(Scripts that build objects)
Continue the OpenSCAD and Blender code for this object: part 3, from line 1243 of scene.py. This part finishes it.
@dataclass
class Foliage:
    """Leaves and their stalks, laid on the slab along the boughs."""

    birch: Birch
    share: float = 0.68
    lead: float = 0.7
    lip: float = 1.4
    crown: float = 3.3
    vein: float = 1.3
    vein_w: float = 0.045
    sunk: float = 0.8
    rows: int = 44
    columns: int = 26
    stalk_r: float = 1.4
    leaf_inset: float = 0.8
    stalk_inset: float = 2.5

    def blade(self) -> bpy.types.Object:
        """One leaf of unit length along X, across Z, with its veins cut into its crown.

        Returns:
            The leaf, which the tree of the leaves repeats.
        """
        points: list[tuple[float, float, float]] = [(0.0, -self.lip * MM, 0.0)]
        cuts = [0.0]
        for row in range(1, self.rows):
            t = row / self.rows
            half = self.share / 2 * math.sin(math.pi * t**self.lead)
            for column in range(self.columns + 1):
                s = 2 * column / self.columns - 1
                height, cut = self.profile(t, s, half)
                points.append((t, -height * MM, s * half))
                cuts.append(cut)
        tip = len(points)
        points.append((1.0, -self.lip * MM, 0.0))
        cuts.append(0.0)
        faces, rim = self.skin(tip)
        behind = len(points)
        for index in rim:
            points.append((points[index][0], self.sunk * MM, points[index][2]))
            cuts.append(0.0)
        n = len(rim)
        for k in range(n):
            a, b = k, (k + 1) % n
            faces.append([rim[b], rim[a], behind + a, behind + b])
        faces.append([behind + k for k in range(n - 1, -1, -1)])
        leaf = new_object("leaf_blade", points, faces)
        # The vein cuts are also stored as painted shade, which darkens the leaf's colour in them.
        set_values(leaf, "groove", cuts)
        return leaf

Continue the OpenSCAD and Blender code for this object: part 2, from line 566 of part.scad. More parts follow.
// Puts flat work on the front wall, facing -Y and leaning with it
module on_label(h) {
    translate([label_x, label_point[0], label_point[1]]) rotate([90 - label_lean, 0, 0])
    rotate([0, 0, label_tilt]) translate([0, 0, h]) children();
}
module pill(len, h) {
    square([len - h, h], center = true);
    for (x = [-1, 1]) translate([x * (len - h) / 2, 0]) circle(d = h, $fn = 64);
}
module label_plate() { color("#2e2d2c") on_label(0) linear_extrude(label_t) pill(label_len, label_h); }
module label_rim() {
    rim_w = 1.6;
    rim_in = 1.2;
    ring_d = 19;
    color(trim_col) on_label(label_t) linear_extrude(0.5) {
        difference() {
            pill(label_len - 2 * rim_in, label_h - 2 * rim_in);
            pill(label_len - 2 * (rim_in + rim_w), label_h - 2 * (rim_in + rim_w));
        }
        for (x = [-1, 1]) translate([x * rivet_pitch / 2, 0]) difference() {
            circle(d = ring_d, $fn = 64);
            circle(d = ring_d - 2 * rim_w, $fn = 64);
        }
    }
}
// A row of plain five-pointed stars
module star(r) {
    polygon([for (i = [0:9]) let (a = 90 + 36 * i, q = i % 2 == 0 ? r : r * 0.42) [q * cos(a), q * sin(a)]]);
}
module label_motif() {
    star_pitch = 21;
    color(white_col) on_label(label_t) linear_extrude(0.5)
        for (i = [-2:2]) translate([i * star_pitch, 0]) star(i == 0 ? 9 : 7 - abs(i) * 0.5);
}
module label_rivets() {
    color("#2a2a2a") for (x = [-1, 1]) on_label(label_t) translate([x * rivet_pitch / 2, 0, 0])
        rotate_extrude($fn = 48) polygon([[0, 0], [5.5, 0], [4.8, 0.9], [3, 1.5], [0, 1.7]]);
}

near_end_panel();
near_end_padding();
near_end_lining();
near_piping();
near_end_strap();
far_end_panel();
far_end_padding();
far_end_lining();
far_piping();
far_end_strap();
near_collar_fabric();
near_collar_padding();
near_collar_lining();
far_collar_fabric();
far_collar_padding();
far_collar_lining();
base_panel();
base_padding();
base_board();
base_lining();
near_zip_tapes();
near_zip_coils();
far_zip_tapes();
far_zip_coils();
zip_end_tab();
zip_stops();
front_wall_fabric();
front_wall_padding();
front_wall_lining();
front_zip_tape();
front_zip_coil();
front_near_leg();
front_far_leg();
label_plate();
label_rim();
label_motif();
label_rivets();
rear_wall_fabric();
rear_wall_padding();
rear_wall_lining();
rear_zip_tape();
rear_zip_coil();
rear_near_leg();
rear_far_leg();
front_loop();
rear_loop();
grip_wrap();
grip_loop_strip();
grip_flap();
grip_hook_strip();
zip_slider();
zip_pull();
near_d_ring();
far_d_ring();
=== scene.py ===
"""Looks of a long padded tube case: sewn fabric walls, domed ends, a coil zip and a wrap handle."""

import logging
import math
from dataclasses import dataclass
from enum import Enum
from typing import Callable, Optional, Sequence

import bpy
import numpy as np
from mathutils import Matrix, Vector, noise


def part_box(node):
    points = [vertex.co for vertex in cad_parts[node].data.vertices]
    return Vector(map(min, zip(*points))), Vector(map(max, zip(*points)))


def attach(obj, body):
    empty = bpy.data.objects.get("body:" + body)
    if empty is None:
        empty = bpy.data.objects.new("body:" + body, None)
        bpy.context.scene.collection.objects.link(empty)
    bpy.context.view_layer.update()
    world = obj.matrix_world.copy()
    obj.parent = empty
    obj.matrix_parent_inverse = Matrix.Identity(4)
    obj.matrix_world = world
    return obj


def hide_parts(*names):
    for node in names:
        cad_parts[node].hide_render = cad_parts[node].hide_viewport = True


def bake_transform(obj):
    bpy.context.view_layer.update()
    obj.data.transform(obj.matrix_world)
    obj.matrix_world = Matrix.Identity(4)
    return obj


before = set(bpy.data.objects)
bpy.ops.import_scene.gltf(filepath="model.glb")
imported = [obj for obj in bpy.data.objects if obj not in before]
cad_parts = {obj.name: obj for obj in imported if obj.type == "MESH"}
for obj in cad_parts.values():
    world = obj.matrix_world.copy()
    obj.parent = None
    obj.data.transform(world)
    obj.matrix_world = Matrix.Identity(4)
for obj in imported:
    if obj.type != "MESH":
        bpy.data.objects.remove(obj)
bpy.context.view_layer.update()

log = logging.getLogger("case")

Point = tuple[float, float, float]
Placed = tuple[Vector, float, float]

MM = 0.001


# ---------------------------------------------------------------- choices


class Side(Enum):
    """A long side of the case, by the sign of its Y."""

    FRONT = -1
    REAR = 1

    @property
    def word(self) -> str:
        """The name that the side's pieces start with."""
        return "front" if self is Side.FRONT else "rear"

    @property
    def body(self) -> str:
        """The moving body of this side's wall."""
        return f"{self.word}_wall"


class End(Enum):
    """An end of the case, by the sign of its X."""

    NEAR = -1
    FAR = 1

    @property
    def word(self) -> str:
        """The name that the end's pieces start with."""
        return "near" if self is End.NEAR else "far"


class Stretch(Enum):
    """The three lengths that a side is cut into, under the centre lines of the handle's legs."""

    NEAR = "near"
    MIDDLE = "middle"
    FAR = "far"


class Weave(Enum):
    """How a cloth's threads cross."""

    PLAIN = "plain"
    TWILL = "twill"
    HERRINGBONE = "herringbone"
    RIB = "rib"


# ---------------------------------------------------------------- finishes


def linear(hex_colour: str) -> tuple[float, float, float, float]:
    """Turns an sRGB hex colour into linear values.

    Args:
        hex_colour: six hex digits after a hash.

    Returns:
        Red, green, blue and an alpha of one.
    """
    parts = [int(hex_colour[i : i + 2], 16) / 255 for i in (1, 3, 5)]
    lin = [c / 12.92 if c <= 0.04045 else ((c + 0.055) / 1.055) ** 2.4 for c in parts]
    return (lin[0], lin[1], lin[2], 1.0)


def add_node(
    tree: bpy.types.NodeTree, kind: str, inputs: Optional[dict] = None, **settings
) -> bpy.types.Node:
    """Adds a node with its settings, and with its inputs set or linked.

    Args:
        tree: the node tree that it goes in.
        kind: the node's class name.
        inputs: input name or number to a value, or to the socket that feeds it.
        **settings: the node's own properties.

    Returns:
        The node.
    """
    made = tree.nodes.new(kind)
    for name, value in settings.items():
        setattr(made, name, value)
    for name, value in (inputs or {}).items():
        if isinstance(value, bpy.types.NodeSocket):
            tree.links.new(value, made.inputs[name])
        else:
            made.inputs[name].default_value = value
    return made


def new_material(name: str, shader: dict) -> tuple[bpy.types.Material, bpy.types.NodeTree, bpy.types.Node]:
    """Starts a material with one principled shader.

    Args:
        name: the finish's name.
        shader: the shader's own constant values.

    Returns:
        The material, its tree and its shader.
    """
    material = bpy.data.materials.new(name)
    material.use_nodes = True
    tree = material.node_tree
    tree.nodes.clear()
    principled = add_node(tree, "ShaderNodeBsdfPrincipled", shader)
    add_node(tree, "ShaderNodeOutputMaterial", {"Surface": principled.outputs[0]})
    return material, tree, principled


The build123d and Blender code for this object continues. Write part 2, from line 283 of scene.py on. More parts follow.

PROBLEM STATEMENT: Look back at the data above. Transcribe exactly the lines starting at the line that contains "near_end_panel();" and ending at the line that contains "if empty is".

RESULT FOR THIS TASK:
near_end_panel();
near_end_padding();
near_end_lining();
near_piping();
near_end_strap();
far_end_panel();
far_end_padding();
far_end_lining();
far_piping();
far_end_strap();
near_collar_fabric();
near_collar_padding();
near_collar_lining();
far_collar_fabric();
far_collar_padding();
far_collar_lining();
base_panel();
base_padding();
base_board();
base_lining();
near_zip_tapes();
near_zip_coils();
far_zip_tapes();
far_zip_coils();
zip_end_tab();
zip_stops();
front_wall_fabric();
front_wall_padding();
front_wall_lining();
front_zip_tape();
front_zip_coil();
front_near_leg();
front_far_leg();
label_plate();
label_rim();
label_motif();
label_rivets();
rear_wall_fabric();
rear_wall_padding();
rear_wall_lining();
rear_zip_tape();
rear_zip_coil();
rear_near_leg();
rear_far_leg();
front_loop();
rear_loop();
grip_wrap();
grip_loop_strip();
grip_flap();
grip_hook_strip();
zip_slider();
zip_pull();
near_d_ring();
far_d_ring();
=== scene.py ===
"""Looks of a long padded tube case: sewn fabric walls, domed ends, a coil zip and a wrap handle."""

import logging
import math
from dataclasses import dataclass
from enum import Enum
from typing import Callable, Optional, Sequence

import bpy
import numpy as np
from mathutils import Matrix, Vector, noise


def part_box(node):
    points = [vertex.co for vertex in cad_parts[node].data.vertices]
    return Vector(map(min, zip(*points))), Vector(map(max, zip(*points)))


def attach(obj, body):
    empty = bpy.data.objects.get("body:" + body)
    if empty is None:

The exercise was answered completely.